WORK TO DO -> Start at the line containing "at the shank", stop at the line containing "in imported if", and set down every line in that stretch exactly as written, and nothing else.

TASK DATA ->
┌────────

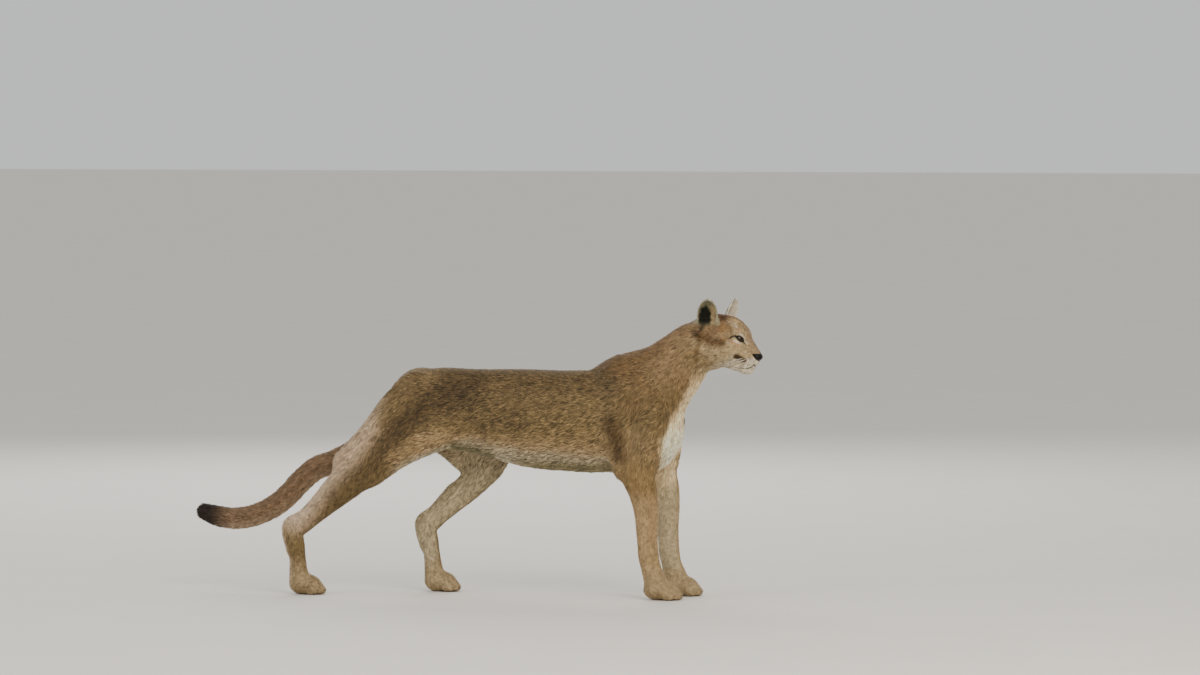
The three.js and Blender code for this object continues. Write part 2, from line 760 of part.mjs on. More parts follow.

└────────
┌────────

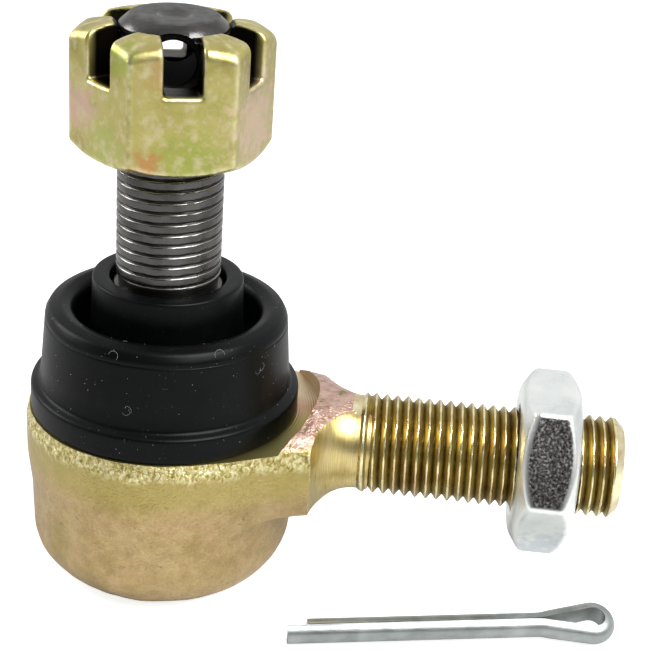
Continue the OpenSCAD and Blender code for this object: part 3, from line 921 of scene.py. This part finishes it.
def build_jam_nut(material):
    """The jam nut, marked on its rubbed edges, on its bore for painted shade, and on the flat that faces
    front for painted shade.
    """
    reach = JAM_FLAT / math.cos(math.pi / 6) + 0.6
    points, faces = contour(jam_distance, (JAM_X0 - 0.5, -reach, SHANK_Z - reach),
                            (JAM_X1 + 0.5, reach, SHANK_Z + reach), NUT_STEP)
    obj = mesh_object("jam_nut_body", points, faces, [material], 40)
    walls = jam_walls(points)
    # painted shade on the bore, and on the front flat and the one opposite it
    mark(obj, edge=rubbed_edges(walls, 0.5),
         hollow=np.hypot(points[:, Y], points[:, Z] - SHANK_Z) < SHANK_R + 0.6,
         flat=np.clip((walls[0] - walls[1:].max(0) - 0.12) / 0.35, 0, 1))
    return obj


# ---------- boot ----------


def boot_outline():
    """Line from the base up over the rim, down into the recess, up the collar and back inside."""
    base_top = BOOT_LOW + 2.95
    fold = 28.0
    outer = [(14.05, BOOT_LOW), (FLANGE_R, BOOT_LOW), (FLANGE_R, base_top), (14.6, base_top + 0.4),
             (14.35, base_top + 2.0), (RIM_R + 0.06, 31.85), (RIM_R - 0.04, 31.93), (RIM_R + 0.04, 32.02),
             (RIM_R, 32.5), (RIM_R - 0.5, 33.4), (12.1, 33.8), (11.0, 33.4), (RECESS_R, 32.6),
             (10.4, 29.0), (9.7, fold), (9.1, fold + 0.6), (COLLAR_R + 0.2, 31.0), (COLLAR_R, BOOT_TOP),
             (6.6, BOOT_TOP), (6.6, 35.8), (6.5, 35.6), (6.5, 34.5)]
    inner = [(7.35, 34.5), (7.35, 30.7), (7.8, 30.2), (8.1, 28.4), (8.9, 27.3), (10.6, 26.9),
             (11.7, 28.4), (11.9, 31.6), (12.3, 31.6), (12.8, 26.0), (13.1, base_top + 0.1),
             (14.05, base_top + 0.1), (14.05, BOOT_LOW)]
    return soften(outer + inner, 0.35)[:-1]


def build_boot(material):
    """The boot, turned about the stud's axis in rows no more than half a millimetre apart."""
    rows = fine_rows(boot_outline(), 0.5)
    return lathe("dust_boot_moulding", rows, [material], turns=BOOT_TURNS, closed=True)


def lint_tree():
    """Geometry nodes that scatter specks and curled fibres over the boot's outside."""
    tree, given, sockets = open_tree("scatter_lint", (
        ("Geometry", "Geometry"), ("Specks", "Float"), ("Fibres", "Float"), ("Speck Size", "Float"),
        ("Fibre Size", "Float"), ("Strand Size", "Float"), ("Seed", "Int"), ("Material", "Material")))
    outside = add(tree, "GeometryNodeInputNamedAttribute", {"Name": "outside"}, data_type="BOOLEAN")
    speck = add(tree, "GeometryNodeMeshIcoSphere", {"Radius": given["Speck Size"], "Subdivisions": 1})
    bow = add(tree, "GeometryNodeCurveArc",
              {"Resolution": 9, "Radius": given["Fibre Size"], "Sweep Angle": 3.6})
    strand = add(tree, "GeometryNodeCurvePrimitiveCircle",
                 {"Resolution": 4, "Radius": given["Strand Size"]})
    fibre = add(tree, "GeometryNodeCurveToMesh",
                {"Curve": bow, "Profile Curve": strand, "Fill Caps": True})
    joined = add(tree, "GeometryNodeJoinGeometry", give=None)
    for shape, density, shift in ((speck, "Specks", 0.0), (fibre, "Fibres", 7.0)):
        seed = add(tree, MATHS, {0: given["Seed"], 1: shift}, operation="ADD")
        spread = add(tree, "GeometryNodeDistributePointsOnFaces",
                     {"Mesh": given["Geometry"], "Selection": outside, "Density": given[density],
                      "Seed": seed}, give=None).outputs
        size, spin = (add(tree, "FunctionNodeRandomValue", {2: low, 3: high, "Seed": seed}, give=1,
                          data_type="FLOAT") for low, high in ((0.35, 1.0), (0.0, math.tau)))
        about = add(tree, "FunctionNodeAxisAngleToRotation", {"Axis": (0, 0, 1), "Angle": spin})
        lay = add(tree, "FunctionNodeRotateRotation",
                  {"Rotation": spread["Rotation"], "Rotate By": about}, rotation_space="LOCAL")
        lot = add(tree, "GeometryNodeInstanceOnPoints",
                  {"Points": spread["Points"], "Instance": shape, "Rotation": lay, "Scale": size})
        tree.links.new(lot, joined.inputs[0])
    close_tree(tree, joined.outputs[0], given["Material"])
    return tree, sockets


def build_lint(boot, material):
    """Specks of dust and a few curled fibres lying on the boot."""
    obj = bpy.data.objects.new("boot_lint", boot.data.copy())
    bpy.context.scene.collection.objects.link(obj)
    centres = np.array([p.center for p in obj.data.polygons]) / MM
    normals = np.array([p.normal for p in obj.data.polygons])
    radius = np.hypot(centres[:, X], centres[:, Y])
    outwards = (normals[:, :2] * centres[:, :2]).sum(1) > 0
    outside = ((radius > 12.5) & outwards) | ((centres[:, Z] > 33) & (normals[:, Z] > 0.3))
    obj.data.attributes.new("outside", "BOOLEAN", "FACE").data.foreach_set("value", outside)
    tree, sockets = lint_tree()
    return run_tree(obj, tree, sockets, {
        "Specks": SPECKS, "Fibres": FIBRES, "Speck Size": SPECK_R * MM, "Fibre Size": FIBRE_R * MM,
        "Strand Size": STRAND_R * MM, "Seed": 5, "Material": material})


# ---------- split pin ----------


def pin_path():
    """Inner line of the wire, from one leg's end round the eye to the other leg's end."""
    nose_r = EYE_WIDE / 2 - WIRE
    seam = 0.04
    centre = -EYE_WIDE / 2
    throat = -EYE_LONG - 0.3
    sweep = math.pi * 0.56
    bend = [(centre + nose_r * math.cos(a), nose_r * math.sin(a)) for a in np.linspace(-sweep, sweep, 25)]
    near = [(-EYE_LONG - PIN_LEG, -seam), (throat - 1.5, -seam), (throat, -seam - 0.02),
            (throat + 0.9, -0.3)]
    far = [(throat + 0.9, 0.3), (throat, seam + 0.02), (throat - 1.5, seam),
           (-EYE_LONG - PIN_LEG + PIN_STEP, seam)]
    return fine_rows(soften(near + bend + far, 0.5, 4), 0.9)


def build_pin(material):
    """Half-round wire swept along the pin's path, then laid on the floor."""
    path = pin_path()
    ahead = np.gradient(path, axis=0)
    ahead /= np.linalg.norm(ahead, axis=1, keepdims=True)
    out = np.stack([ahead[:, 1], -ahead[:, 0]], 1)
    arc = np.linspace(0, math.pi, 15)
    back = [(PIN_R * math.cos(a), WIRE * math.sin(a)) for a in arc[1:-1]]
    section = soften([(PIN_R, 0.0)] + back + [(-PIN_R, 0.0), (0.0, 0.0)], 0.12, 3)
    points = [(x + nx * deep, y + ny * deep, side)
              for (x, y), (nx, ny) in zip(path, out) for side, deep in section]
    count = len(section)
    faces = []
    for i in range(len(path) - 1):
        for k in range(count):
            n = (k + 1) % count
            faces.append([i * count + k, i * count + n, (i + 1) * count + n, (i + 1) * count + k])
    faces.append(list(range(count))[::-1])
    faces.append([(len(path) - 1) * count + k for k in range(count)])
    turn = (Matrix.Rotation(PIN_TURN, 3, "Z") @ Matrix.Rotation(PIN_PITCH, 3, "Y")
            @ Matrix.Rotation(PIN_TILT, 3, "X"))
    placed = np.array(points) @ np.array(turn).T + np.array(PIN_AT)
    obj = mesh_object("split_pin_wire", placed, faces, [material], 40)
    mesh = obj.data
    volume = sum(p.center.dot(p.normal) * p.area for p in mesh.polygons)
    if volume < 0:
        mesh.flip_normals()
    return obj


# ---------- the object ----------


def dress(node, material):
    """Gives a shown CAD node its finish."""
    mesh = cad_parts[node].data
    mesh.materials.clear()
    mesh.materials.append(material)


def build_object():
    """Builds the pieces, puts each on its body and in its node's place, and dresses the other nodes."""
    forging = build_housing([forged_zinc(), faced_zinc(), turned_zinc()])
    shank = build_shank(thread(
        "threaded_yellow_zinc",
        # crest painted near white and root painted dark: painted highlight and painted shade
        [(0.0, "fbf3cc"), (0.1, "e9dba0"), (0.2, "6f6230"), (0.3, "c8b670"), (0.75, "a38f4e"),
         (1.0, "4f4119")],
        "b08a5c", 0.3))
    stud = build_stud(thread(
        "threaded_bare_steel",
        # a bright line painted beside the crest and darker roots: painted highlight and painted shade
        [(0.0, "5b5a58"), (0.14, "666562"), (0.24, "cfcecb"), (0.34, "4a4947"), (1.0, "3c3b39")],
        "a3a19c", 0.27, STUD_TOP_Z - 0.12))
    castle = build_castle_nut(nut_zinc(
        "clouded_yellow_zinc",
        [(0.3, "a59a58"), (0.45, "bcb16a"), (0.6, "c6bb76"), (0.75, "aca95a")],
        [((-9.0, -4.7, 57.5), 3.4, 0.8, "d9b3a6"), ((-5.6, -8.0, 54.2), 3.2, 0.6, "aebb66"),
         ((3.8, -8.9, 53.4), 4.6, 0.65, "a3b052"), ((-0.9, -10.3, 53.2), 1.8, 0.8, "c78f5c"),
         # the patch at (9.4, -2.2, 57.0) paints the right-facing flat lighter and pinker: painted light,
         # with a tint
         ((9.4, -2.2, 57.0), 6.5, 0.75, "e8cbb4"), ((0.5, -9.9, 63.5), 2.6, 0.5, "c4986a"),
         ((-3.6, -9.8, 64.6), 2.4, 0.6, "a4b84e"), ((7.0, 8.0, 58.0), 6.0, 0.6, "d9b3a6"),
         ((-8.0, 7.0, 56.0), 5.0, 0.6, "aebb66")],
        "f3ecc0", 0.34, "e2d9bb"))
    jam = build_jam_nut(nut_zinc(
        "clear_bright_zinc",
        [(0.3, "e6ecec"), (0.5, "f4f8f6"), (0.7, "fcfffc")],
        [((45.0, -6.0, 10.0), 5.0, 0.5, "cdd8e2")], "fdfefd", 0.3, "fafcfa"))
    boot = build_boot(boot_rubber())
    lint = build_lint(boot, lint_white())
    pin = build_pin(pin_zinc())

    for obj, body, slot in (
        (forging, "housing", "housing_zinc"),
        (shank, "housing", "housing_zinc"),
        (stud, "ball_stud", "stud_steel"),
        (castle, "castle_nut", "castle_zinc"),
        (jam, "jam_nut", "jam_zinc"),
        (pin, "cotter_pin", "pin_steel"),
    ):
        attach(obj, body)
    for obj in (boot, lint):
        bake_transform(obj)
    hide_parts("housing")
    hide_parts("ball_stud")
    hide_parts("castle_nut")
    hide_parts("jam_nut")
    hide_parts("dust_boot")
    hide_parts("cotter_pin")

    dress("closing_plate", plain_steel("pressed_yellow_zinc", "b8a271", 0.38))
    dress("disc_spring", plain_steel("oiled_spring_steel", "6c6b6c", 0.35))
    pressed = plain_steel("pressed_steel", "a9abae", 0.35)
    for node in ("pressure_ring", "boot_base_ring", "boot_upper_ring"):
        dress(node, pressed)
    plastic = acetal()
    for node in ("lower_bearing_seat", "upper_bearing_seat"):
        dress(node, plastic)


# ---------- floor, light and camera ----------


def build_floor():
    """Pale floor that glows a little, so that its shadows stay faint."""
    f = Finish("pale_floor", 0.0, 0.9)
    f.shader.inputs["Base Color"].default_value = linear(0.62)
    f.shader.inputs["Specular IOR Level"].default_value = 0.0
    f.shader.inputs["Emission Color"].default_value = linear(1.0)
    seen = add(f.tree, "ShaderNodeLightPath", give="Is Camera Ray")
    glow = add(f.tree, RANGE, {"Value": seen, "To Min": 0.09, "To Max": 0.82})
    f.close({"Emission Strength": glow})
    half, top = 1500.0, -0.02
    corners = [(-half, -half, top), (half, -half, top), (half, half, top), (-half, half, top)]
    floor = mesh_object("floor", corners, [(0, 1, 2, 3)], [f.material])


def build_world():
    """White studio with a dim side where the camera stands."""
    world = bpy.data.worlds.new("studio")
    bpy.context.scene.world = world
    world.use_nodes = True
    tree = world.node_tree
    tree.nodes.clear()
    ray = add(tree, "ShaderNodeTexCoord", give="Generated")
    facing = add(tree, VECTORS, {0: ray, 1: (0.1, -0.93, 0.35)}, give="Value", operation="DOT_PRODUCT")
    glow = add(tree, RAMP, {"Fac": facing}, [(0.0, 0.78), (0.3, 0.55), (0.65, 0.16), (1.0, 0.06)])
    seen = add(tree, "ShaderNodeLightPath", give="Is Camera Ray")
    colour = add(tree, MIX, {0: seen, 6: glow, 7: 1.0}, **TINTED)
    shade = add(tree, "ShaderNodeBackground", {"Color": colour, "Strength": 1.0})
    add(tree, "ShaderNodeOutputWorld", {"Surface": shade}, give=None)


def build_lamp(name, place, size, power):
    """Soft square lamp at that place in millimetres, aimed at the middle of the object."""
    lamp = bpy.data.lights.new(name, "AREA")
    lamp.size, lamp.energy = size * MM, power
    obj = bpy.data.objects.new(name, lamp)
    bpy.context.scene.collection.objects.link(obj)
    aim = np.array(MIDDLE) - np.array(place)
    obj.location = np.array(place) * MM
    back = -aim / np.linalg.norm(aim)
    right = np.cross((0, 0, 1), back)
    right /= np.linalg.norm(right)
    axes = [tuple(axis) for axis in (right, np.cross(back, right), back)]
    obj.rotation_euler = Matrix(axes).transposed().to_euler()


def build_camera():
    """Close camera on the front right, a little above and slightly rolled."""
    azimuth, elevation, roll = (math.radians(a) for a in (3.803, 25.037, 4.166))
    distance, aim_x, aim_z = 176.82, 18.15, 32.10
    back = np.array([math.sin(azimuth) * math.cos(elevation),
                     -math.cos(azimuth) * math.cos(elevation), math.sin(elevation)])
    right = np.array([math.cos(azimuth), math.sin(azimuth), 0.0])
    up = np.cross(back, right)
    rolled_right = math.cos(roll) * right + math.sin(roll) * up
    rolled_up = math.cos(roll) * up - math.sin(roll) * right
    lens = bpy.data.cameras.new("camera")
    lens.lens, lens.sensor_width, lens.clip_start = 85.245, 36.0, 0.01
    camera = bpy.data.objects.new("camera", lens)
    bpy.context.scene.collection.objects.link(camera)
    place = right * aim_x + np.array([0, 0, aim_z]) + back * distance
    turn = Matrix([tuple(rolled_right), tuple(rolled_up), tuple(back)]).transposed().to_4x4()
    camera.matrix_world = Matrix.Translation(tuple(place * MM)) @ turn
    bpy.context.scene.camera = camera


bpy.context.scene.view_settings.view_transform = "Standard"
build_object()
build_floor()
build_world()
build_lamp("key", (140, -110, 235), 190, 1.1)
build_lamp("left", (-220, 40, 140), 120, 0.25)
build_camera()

└────────
┌────────

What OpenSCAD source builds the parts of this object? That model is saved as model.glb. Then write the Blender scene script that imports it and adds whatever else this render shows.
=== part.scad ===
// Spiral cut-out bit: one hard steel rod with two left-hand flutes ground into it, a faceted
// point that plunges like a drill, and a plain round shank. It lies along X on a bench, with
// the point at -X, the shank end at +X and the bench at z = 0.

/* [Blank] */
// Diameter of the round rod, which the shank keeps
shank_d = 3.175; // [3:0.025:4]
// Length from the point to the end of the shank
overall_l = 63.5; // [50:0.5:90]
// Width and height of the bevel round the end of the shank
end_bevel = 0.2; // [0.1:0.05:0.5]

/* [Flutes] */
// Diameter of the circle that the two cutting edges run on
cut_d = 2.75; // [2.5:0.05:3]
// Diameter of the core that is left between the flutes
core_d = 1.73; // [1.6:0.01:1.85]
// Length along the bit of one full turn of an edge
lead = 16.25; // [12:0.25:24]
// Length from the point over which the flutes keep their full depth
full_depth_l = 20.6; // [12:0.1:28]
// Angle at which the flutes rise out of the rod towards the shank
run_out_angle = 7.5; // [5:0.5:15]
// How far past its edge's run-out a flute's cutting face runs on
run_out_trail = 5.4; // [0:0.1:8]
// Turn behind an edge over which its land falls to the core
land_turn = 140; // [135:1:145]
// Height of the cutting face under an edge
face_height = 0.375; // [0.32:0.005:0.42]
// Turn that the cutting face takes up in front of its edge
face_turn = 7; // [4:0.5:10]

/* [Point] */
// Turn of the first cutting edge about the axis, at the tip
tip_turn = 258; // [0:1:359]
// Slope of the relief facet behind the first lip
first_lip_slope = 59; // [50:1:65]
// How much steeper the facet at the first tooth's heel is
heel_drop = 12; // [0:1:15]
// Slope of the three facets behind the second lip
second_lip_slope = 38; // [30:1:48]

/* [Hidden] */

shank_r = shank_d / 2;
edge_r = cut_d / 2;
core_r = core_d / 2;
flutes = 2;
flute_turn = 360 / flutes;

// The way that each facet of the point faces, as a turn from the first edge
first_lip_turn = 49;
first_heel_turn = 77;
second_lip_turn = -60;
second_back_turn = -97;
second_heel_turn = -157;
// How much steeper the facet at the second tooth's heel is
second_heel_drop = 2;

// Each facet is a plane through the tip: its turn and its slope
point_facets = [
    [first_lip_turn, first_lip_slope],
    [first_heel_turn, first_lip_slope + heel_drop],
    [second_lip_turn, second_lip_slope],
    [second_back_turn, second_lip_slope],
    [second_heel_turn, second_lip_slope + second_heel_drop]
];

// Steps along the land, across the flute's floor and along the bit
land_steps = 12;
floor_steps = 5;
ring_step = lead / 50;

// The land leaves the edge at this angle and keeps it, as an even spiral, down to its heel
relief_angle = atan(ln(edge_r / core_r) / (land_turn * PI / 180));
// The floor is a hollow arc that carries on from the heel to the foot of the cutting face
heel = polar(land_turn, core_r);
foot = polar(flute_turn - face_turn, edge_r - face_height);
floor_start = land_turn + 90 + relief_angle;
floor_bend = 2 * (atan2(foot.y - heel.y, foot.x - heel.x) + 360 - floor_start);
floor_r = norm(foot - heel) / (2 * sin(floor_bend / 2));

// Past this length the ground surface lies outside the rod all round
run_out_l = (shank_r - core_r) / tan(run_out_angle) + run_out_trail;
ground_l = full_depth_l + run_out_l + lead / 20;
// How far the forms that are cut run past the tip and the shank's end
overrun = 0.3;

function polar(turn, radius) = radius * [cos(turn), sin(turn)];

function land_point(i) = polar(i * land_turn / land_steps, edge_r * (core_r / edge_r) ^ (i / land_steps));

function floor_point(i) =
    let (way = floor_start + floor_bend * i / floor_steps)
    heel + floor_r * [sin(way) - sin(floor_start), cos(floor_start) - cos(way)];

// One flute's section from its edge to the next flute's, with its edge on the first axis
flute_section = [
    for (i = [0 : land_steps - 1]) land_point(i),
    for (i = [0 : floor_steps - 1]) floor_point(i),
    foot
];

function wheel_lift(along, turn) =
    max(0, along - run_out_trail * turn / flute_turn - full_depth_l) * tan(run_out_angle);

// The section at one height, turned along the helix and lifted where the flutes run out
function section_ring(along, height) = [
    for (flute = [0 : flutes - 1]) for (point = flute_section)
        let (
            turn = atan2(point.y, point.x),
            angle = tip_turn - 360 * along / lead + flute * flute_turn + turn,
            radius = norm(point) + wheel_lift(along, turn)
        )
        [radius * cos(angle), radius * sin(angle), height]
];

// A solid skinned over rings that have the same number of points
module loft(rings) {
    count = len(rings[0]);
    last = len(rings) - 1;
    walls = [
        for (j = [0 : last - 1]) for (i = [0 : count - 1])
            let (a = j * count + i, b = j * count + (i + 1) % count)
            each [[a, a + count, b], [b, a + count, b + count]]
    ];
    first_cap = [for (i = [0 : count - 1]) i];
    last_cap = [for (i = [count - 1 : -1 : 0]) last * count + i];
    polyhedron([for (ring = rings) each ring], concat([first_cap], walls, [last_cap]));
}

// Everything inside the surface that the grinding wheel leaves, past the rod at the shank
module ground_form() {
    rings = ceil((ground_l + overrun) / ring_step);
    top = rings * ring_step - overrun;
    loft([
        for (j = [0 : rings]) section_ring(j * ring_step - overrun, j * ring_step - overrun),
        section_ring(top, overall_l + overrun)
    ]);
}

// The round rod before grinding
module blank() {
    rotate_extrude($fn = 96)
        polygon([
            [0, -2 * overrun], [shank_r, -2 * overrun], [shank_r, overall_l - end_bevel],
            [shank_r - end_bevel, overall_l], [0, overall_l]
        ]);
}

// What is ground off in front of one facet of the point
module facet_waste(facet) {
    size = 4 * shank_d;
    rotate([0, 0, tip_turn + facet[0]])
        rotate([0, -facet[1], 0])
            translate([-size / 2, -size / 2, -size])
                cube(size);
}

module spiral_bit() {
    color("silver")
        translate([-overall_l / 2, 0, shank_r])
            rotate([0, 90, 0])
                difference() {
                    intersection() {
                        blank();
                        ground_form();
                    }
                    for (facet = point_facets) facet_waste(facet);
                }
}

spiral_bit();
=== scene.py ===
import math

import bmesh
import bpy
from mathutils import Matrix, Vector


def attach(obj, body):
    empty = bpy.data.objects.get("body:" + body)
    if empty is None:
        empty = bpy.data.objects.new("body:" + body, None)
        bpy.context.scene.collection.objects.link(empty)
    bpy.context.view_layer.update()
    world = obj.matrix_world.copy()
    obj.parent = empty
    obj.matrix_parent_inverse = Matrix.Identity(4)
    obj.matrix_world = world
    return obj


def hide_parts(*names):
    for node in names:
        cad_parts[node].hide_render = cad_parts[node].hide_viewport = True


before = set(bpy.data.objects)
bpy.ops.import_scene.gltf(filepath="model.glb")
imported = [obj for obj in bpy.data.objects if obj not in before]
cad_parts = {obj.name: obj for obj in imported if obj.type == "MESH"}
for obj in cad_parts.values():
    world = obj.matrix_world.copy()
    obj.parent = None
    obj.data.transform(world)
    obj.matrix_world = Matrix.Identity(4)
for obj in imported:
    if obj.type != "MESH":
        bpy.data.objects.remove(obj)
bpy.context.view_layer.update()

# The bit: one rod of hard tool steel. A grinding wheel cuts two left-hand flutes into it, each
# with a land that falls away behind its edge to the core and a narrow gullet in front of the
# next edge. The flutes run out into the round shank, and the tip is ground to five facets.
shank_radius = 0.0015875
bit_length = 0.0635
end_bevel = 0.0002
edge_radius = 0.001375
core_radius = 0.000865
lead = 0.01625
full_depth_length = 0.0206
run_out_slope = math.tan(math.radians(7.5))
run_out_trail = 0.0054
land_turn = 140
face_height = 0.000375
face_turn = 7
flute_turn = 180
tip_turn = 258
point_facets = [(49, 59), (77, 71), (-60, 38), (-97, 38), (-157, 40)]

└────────

FINISHED ANSWER ->
// Everything inside the surface that the grinding wheel leaves, past the rod at the shank
module ground_form() {
    rings = ceil((ground_l + overrun) / ring_step);
    top = rings * ring_step - overrun;
    loft([
        for (j = [0 : rings]) section_ring(j * ring_step - overrun, j * ring_step - overrun),
        section_ring(top, overall_l + overrun)
    ]);
}

// The round rod before grinding
module blank() {
    rotate_extrude($fn = 96)
        polygon([
            [0, -2 * overrun], [shank_r, -2 * overrun], [shank_r, overall_l - end_bevel],
            [shank_r - end_bevel, overall_l], [0, overall_l]
        ]);
}

// What is ground off in front of one facet of the point
module facet_waste(facet) {
    size = 4 * shank_d;
    rotate([0, 0, tip_turn + facet[0]])
        rotate([0, -facet[1], 0])
            translate([-size / 2, -size / 2, -size])
                cube(size);
}

module spiral_bit() {
    color("silver")
        translate([-overall_l / 2, 0, shank_r])
            rotate([0, 90, 0])
                difference() {
                    intersection() {
                        blank();
                        ground_form();
                    }
                    for (facet = point_facets) facet_waste(facet);
                }
}

spiral_bit();
=== scene.py ===
import math

import bmesh
import bpy
from mathutils import Matrix, Vector


def attach(obj, body):
    empty = bpy.data.objects.get("body:" + body)
    if empty is None:
        empty = bpy.data.objects.new("body:" + body, None)
        bpy.context.scene.collection.objects.link(empty)
    bpy.context.view_layer.update()
    world = obj.matrix_world.copy()
    obj.parent = empty
    obj.matrix_parent_inverse = Matrix.Identity(4)
    obj.matrix_world = world
    return obj


def hide_parts(*names):
    for node in names:
        cad_parts[node].hide_render = cad_parts[node].hide_viewport = True


before = set(bpy.data.objects)
bpy.ops.import_scene.gltf(filepath="model.glb")
imported = [obj for obj in bpy.data.objects if obj not in before]
cad_parts = {obj.name: obj for obj in imported if obj.type == "MESH"}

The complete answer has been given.